Object data in JSON
* * *

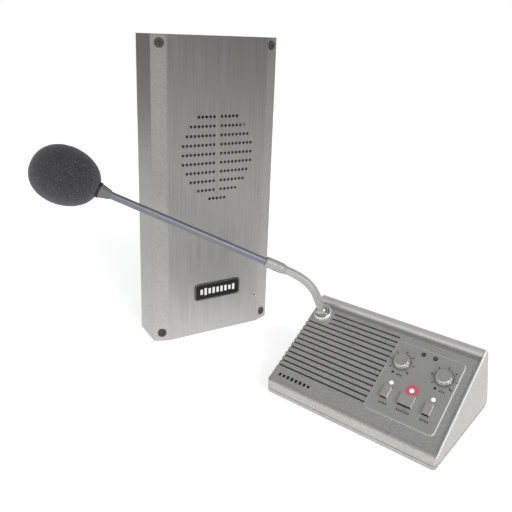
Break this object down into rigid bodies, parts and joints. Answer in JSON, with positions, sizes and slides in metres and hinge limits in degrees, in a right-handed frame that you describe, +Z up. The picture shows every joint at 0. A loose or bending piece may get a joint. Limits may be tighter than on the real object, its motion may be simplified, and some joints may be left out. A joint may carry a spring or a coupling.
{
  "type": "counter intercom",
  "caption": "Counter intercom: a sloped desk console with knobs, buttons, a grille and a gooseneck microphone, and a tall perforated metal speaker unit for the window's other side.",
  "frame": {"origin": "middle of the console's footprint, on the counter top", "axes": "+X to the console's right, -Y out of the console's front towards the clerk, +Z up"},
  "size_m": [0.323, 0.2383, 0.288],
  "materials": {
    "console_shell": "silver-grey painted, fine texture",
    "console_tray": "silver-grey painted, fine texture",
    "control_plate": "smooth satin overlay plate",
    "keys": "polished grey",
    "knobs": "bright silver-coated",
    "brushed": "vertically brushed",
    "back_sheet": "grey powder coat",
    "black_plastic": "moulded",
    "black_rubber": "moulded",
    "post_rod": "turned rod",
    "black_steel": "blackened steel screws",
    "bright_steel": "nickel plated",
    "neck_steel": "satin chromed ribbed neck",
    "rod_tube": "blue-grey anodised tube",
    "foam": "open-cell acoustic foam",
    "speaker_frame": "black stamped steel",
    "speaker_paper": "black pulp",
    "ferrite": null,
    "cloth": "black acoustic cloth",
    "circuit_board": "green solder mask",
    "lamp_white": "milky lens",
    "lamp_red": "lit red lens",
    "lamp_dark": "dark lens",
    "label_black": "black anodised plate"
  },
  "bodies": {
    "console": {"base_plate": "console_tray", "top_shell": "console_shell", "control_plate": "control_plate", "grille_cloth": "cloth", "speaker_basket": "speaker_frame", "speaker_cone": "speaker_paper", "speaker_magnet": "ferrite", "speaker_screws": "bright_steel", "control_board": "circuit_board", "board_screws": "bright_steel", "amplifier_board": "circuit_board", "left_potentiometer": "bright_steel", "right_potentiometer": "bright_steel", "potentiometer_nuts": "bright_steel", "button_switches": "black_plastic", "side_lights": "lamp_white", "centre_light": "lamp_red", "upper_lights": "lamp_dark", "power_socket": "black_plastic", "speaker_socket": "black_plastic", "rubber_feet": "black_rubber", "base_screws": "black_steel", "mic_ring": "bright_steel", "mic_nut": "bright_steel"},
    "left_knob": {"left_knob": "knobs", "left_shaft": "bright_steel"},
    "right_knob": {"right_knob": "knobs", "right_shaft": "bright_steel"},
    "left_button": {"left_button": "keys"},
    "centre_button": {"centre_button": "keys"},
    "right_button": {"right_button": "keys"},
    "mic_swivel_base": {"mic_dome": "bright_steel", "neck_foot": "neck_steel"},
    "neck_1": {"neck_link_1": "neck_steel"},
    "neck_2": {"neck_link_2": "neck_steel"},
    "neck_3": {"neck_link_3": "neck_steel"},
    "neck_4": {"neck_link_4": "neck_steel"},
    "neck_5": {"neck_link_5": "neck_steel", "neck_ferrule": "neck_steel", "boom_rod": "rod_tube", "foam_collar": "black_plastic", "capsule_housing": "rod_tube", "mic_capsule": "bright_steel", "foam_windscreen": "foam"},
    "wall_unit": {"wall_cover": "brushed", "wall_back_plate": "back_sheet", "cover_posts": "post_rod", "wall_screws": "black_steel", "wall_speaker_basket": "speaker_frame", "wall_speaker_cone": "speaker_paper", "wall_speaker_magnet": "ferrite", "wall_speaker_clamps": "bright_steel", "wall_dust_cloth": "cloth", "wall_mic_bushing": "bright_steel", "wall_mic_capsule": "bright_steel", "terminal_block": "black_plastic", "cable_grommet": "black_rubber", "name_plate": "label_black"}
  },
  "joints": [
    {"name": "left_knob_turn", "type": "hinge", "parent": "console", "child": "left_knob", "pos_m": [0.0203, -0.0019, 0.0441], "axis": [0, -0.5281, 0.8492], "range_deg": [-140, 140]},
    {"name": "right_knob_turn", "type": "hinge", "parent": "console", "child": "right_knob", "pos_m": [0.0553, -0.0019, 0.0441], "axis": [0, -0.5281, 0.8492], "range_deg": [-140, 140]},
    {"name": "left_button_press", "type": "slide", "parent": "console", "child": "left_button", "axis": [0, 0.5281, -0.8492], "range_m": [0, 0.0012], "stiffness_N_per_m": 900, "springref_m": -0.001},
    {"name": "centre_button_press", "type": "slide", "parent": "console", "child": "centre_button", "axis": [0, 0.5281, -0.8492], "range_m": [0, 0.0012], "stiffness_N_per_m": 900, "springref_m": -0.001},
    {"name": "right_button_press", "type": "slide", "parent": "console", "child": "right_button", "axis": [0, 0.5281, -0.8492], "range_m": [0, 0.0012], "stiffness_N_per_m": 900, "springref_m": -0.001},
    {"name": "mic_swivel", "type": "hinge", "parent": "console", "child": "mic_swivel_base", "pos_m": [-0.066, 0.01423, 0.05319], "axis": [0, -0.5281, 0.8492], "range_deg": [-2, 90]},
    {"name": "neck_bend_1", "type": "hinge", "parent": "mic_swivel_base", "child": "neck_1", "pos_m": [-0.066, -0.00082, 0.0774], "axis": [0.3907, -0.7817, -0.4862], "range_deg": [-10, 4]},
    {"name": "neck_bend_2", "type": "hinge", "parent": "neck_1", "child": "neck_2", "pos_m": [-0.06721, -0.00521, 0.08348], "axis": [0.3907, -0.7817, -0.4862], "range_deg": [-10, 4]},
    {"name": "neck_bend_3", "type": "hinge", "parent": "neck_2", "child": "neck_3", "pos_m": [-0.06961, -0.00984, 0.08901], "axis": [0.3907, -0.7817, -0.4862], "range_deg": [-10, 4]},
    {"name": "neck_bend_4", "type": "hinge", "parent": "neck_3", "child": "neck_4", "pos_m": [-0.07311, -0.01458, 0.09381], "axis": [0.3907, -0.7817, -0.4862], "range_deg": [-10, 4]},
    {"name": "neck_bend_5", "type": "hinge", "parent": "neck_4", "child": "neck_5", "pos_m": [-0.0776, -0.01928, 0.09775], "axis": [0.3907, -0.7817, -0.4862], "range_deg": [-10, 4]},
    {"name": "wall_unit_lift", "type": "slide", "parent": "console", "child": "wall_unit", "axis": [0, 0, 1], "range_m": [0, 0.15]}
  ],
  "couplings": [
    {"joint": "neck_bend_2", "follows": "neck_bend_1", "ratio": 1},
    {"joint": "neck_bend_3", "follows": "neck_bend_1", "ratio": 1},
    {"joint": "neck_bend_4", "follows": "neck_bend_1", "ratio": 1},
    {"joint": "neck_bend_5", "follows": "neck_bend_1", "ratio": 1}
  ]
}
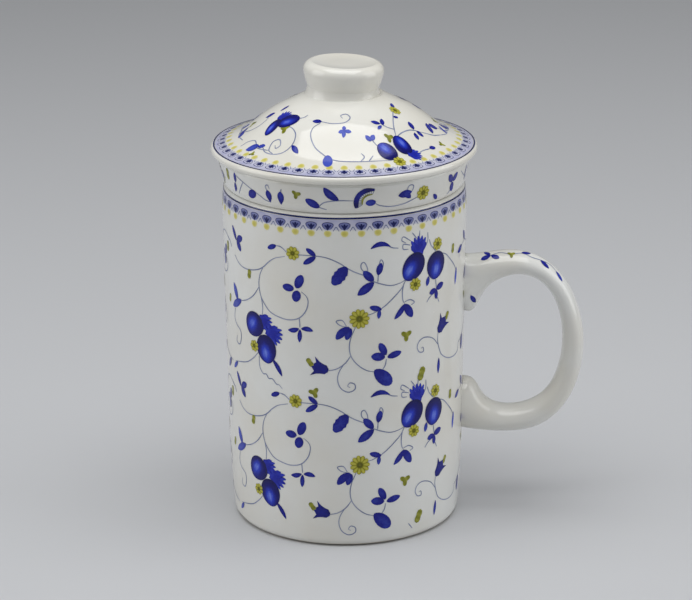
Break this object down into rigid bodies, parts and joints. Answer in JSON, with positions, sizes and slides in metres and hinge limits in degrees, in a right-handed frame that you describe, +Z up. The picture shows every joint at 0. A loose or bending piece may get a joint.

* * *

* _What to do_:
Output each entry precisely as given.

* _Completed task_:
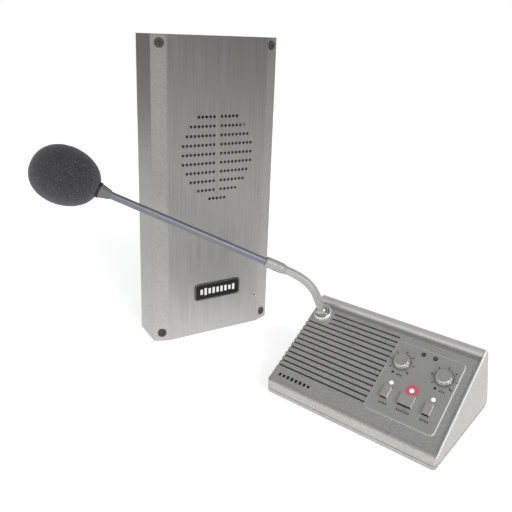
Break this object down into rigid bodies, parts and joints. Answer in JSON, with positions, sizes and slides in metres and hinge limits in degrees, in a right-handed frame that you describe, +Z up. The picture shows every joint at 0. A loose or bending piece may get a joint. Limits may be tighter than on the real object, its motion may be simplified, and some joints may be left out. A joint may carry a spring or a coupling.
{
  "type": "counter intercom",
  "caption": "Counter intercom: a sloped desk console with knobs, buttons, a grille and a gooseneck microphone, and a tall perforated metal speaker unit for the window's other side.",
  "frame": {"origin": "middle of the console's footprint, on the counter top", "axes": "+X to the console's right, -Y out of the console's front towards the clerk, +Z up"},
  "size_m": [0.323, 0.2383, 0.288],
  "materials": {
    "console_shell": "silver-grey painted, fine texture",
    "console_tray": "silver-grey painted, fine texture",
    "control_plate": "smooth satin overlay plate",
    "keys": "polished grey",
    "knobs": "bright silver-coated",
    "brushed": "vertically brushed",
    "back_sheet": "grey powder coat",
    "black_plastic": "moulded",
    "black_rubber": "moulded",
    "post_rod": "turned rod",
    "black_steel": "blackened steel screws",
    "bright_steel": "nickel plated",
    "neck_steel": "satin chromed ribbed neck",
    "rod_tube": "blue-grey anodised tube",
    "foam": "open-cell acoustic foam",
    "speaker_frame": "black stamped steel",
    "speaker_paper": "black pulp",
    "ferrite": null,
    "cloth": "black acoustic cloth",
    "circuit_board": "green solder mask",
    "lamp_white": "milky lens",
    "lamp_red": "lit red lens",
    "lamp_dark": "dark lens",
    "label_black": "black anodised plate"
  },
  "bodies": {
    "console": {"base_plate": "console_tray", "top_shell": "console_shell", "control_plate": "control_plate", "grille_cloth": "cloth", "speaker_basket": "speaker_frame", "speaker_cone": "speaker_paper", "speaker_magnet": "ferrite", "speaker_screws": "bright_steel", "control_board": "circuit_board", "board_screws": "bright_steel", "amplifier_board": "circuit_board", "left_potentiometer": "bright_steel", "right_potentiometer": "bright_steel", "potentiometer_nuts": "bright_steel", "button_switches": "black_plastic", "side_lights": "lamp_white", "centre_light": "lamp_red", "upper_lights": "lamp_dark", "power_socket": "black_plastic", "speaker_socket": "black_plastic", "rubber_feet": "black_rubber", "base_screws": "black_steel", "mic_ring": "bright_steel", "mic_nut": "bright_steel"},
    "left_knob": {"left_knob": "knobs", "left_shaft": "bright_steel"},
    "right_knob": {"right_knob": "knobs", "right_shaft": "bright_steel"},
    "left_button": {"left_button": "keys"},
    "centre_button": {"centre_button": "keys"},
    "right_button": {"right_button": "keys"},
    "mic_swivel_base": {"mic_dome": "bright_steel", "neck_foot": "neck_steel"},
    "neck_1": {"neck_link_1": "neck_steel"},
    "neck_2": {"neck_link_2": "neck_steel"},
    "neck_3": {"neck_link_3": "neck_steel"},
    "neck_4": {"neck_link_4": "neck_steel"},
    "neck_5": {"neck_link_5": "neck_steel", "neck_ferrule": "neck_steel", "boom_rod": "rod_tube", "foam_collar": "black_plastic", "capsule_housing": "rod_tube", "mic_capsule": "bright_steel", "foam_windscreen": "foam"},
    "wall_unit": {"wall_cover": "brushed", "wall_back_plate": "back_sheet", "cover_posts": "post_rod", "wall_screws": "black_steel", "wall_speaker_basket": "speaker_frame", "wall_speaker_cone": "speaker_paper", "wall_speaker_magnet": "ferrite", "wall_speaker_clamps": "bright_steel", "wall_dust_cloth": "cloth", "wall_mic_bushing": "bright_steel", "wall_mic_capsule": "bright_steel", "terminal_block": "black_plastic", "cable_grommet": "black_rubber", "name_plate": "label_black"}
  },
  "joints": [
    {"name": "left_knob_turn", "type": "hinge", "parent": "console", "child": "left_knob", "pos_m": [0.0203, -0.0019, 0.0441], "axis": [0, -0.5281, 0.8492], "range_deg": [-140, 140]},
    {"name": "right_knob_turn", "type": "hinge", "parent": "console", "child": "right_knob", "pos_m": [0.0553, -0.0019, 0.0441], "axis": [0, -0.5281, 0.8492], "range_deg": [-140, 140]},
    {"name": "left_button_press", "type": "slide", "parent": "console", "child": "left_button", "axis": [0, 0.5281, -0.8492], "range_m": [0, 0.0012], "stiffness_N_per_m": 900, "springref_m": -0.001},
    {"name": "centre_button_press", "type": "slide", "parent": "console", "child": "centre_button", "axis": [0, 0.5281, -0.8492], "range_m": [0, 0.0012], "stiffness_N_per_m": 900, "springref_m": -0.001},
    {"name": "right_button_press", "type": "slide", "parent": "console", "child": "right_button", "axis": [0, 0.5281, -0.8492], "range_m": [0, 0.0012], "stiffness_N_per_m": 900, "springref_m": -0.001},
    {"name": "mic_swivel", "type": "hinge", "parent": "console", "child": "mic_swivel_base", "pos_m": [-0.066, 0.01423, 0.05319], "axis": [0, -0.5281, 0.8492], "range_deg": [-2, 90]},
    {"name": "neck_bend_1", "type": "hinge", "parent": "mic_swivel_base", "child": "neck_1", "pos_m": [-0.066, -0.00082, 0.0774], "axis": [0.3907, -0.7817, -0.4862], "range_deg": [-10, 4]},
    {"name": "neck_bend_2", "type": "hinge", "parent": "neck_1", "child": "neck_2", "pos_m": [-0.06721, -0.00521, 0.08348], "axis": [0.3907, -0.7817, -0.4862], "range_deg": [-10, 4]},
    {"name": "neck_bend_3", "type": "hinge", "parent": "neck_2", "child": "neck_3", "pos_m": [-0.06961, -0.00984, 0.08901], "axis": [0.3907, -0.7817, -0.4862], "range_deg": [-10, 4]},
    {"name": "neck_bend_4", "type": "hinge", "parent": "neck_3", "child": "neck_4", "pos_m": [-0.07311, -0.01458, 0.09381], "axis": [0.3907, -0.7817, -0.4862], "range_deg": [-10, 4]},
    {"name": "neck_bend_5", "type": "hinge", "parent": "neck_4", "child": "neck_5", "pos_m": [-0.0776, -0.01928, 0.09775], "axis": [0.3907, -0.7817, -0.4862], "range_deg": [-10, 4]},
    {"name": "wall_unit_lift", "type": "slide", "parent": "console", "child": "wall_unit", "axis": [0, 0, 1], "range_m": [0, 0.15]}
  ],
  "couplings": [
    {"joint": "neck_bend_2", "follows": "neck_bend_1", "ratio": 1},
    {"joint": "neck_bend_3", "follows": "neck_bend_1", "ratio": 1},
    {"joint": "neck_bend_4", "follows": "neck_bend_1", "ratio": 1},
    {"joint": "neck_bend_5", "follows": "neck_bend_1", "ratio": 1}
  ]
}
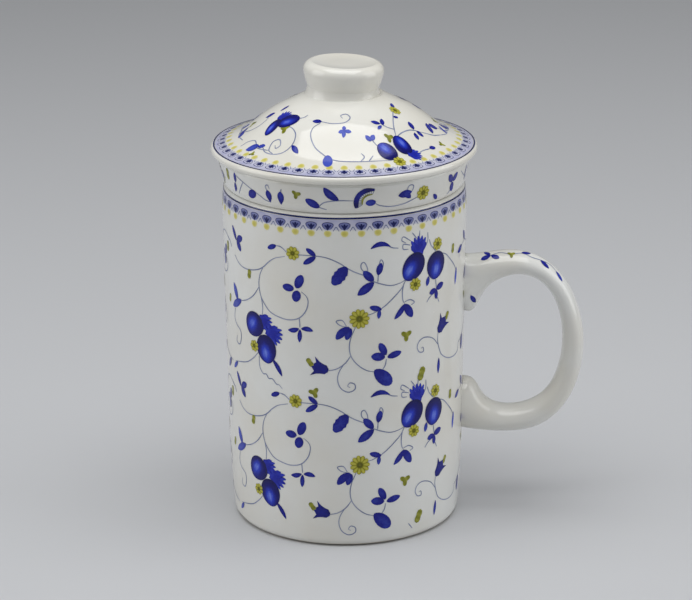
Break this object down into rigid bodies, parts and joints. Answer in JSON, with positions, sizes and slides in metres and hinge limits in degrees, in a right-handed frame that you describe, +Z up. The picture shows every joint at 0. A loose or bending piece may get a joint.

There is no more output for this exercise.